The struggle is real. That popular saying deems true for writers struggling with “Writer’s Block.” I have some articles and stories that I’ve never finished writing, all because of this phenomenon. I’ve always wondered how other writers tackle this issue. Now that I’m thinking about publishing a book, I am exploring how authors keep writing, especially, when they feel like they’re in that “awkward state.” It’s an uncomfortable place for writers to be in when they feel like their hands keep reaching for the “pen” and their mind has already put it down. For some insight, I read an article titled “Have Trouble Getting That Book Done? Try Doing Less” by Ginger Moran on Jane Friedman’s blog.
Here’s what I think about the tips that she provides:
Tip 1: “Break that task down into small steps.”
I agree with this tip. Sometimes, one of the scary and overwhelming parts about writing is recognizing how much needs to be done. In fact, recognizing page limits can be a trigger for writer’s block as a writer (or college student) tries to think of subject matter that will help them to fulfill the page requirement. I’d say to think about the small picture (the content) first and then think about the bigger picture (the page requirement). When I’ve broken down the process of writing papers by writing a paragraph a day, I have been able to write more easily in one session. Authors could write a chapter or a few paragraphs a day to make writing more manageable.
Tip 2: “Exercise self-care.
Yes, this is so important to remember. The lyrics of Illa J’s song “All Good” is reminding me now that a part of self-care is relaxing your mind and having positive energy about the process. By taking breaks (to eat and to do other tasks that they enjoy) like Moran suggests in this article, writers can recharge themselves and continue writing after it has become difficult.
Tip 3: “Know that writing happens in separate sections.”
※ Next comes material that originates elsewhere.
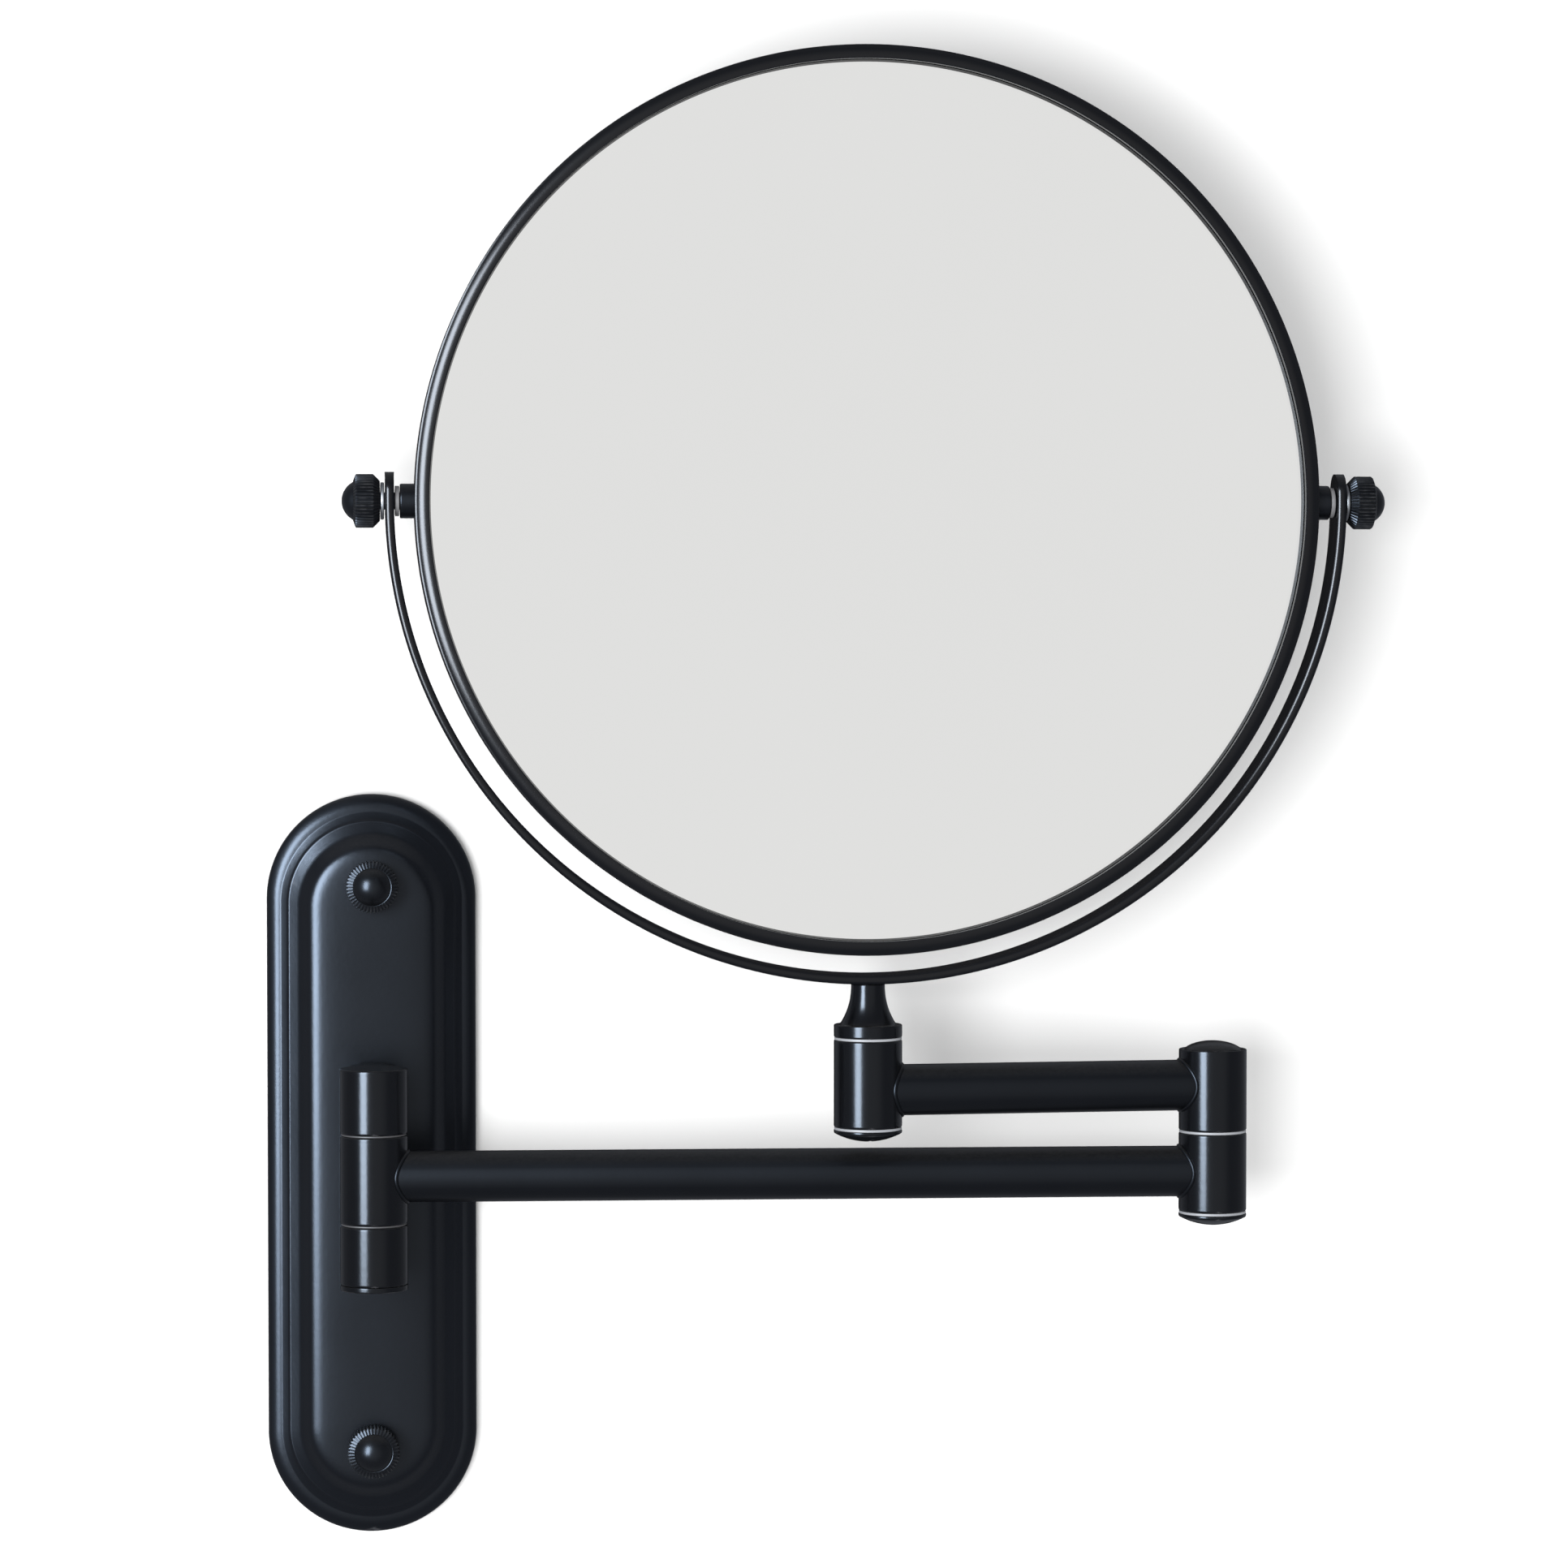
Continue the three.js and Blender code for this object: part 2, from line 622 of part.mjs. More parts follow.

This is true. The first step mentioned is conceiving the idea. Next, writers create the first draft. Then, they craft the draft by editing. Finally, writers can share and market their book through publishing. I believe that breaking writing into sections can help writers to be focused. I have found that whenever I edit as I write, the process has been very challenging. As I did this, I found myself questioning the idea that I conceived in the first place. Instead, I should have given myself a break from the writing with some time to reflect and then edit my work. It was less stressful for me to edit my work after a draft had been created. Maybe multitasking is harder for some writers?
This article reminded me to take the process of writing in small, manageable steps. I can appreciate Brenda Ueland’s quote in Moran’s article too: “I learned that you should feel when writing, not like Lord Byron on a mountain top, but like a child stringing beads in kindergarten—happy, absorbed and quietly putting one bead on after another.” Even though writing can be challenging at times, the goal is to make the process less challenging and more approachable.
Have you experienced Writer’s Block? Why? How have you dealt with it?